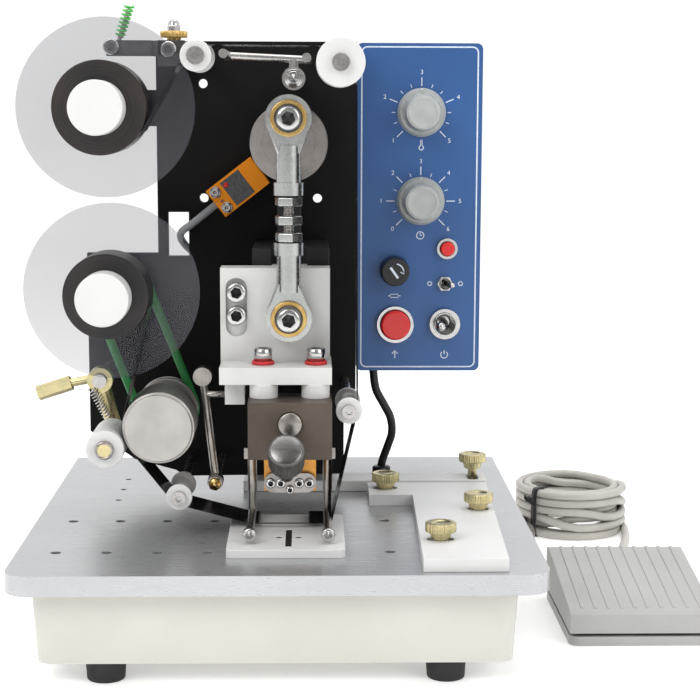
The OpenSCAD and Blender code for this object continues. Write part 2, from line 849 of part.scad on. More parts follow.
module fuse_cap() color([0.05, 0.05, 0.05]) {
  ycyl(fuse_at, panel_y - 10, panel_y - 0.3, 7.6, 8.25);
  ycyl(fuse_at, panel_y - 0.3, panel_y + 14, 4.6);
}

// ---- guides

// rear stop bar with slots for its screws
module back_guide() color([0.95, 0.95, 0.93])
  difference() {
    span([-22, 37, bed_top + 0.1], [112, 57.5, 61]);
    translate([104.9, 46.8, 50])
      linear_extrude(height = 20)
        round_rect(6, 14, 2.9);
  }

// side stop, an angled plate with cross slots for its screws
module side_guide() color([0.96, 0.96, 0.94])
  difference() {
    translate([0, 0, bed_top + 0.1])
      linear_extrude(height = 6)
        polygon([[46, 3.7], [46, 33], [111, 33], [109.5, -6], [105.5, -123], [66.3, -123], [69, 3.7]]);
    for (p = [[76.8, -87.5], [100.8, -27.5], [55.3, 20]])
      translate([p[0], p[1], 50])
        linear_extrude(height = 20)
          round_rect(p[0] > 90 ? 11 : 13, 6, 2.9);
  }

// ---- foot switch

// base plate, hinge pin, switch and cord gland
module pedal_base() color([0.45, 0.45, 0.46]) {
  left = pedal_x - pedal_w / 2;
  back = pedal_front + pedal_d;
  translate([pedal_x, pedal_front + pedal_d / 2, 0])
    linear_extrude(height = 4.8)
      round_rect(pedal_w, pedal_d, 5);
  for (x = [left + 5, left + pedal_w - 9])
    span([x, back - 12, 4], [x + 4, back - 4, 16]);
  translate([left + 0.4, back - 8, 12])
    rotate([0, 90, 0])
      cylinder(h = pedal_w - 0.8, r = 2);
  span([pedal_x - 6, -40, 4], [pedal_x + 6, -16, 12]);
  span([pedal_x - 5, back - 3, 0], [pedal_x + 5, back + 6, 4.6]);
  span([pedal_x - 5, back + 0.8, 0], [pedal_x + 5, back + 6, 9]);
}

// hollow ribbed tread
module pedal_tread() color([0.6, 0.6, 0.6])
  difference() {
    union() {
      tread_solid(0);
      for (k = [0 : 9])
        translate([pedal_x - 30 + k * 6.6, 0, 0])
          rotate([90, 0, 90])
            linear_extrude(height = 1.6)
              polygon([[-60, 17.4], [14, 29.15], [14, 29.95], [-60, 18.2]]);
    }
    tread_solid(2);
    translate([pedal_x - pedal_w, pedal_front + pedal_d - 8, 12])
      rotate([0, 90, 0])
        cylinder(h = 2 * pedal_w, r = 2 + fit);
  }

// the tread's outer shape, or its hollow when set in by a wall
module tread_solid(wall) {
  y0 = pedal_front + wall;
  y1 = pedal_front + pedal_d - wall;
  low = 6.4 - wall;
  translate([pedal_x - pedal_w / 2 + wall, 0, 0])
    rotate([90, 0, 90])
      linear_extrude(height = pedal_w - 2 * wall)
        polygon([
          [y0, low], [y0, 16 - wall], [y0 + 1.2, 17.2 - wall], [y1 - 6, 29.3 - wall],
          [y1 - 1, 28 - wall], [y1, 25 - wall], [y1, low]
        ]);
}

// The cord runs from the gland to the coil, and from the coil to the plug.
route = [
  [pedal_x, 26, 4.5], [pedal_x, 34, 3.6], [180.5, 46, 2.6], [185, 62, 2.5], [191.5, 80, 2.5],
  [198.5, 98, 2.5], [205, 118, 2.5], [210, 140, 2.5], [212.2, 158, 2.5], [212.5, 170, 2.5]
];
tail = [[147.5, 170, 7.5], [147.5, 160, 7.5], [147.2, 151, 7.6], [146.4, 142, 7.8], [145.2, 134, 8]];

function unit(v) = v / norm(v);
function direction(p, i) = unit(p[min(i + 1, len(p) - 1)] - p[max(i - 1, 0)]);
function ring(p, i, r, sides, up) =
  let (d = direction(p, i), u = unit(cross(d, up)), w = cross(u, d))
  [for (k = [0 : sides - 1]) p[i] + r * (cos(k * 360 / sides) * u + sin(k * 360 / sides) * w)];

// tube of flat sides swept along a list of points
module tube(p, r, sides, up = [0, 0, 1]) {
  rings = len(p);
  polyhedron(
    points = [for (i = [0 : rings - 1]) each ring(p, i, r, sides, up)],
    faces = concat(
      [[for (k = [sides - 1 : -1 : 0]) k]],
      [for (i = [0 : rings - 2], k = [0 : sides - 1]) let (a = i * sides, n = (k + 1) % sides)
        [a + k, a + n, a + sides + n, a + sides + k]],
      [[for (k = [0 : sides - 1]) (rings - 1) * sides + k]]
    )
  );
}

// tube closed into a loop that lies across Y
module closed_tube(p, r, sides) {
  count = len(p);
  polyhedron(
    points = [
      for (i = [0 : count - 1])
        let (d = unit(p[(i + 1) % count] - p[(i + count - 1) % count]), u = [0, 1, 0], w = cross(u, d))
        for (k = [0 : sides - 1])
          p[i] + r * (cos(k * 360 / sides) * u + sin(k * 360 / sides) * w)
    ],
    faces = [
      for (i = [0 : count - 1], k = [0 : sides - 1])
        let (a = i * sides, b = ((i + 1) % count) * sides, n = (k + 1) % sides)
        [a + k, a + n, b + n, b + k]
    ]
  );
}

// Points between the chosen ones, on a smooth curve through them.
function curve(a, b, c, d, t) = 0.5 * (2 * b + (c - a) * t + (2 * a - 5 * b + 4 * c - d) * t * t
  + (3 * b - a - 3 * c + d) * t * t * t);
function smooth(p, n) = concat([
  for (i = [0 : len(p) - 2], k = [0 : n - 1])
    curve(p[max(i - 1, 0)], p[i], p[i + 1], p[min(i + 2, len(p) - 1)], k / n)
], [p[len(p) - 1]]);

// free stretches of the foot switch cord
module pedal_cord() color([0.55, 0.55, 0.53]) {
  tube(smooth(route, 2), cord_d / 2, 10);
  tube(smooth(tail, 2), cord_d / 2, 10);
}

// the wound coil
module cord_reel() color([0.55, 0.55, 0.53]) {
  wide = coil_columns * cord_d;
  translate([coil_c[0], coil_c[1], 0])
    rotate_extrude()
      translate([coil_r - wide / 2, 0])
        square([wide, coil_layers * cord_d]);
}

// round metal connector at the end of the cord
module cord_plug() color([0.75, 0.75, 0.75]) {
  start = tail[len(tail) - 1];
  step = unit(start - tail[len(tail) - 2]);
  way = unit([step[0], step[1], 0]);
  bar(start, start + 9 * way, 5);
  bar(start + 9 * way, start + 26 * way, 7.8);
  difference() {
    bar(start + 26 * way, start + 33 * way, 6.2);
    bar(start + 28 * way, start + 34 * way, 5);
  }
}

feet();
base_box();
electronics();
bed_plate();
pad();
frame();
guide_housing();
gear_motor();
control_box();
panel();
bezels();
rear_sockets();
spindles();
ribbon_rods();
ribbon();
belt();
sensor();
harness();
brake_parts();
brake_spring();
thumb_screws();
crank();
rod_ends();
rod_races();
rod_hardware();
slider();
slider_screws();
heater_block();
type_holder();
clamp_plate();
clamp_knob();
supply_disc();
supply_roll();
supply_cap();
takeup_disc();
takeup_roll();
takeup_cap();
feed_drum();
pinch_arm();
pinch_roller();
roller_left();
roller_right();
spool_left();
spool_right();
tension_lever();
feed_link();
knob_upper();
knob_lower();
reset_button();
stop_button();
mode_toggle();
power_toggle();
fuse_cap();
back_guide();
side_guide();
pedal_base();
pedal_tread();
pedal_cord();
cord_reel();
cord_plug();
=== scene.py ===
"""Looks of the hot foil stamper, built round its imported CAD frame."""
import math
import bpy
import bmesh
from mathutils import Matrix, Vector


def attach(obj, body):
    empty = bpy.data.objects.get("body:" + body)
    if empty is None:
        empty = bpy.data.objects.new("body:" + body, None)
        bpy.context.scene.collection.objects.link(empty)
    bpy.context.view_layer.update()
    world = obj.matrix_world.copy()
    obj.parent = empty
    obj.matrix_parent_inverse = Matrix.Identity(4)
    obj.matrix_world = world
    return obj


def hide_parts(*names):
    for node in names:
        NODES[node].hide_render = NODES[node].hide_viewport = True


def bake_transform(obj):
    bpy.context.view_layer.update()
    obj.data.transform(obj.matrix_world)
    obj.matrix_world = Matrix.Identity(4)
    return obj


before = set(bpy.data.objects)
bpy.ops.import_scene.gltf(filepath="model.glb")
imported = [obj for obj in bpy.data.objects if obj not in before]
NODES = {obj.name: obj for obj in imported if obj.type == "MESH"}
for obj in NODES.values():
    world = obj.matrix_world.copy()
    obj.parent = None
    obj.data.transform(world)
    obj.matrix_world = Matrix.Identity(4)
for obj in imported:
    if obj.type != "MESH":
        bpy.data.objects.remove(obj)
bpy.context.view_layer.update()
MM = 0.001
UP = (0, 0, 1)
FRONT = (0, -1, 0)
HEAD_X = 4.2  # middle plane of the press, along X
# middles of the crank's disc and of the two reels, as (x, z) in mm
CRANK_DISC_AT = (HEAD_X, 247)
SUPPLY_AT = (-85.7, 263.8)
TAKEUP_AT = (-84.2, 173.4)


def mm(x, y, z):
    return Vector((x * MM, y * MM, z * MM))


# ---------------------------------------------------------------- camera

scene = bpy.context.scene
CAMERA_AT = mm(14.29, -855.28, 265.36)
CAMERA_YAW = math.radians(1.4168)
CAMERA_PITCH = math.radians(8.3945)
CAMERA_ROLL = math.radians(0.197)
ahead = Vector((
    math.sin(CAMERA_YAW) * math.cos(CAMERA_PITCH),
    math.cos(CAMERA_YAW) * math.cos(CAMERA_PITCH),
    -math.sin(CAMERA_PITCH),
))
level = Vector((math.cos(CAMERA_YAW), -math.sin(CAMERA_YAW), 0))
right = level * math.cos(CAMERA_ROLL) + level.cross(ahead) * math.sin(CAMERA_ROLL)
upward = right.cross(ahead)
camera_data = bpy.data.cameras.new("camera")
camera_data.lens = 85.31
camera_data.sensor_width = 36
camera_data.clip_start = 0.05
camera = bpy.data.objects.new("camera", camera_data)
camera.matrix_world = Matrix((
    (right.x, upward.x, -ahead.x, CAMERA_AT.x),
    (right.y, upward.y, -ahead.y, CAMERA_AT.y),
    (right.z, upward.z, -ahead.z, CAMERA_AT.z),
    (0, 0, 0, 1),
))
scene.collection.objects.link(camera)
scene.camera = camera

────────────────

## JOB
Across the material above, count every line holding "NODES" and write down only the number.

## SOLUTION FOR THIS EXERCISE
3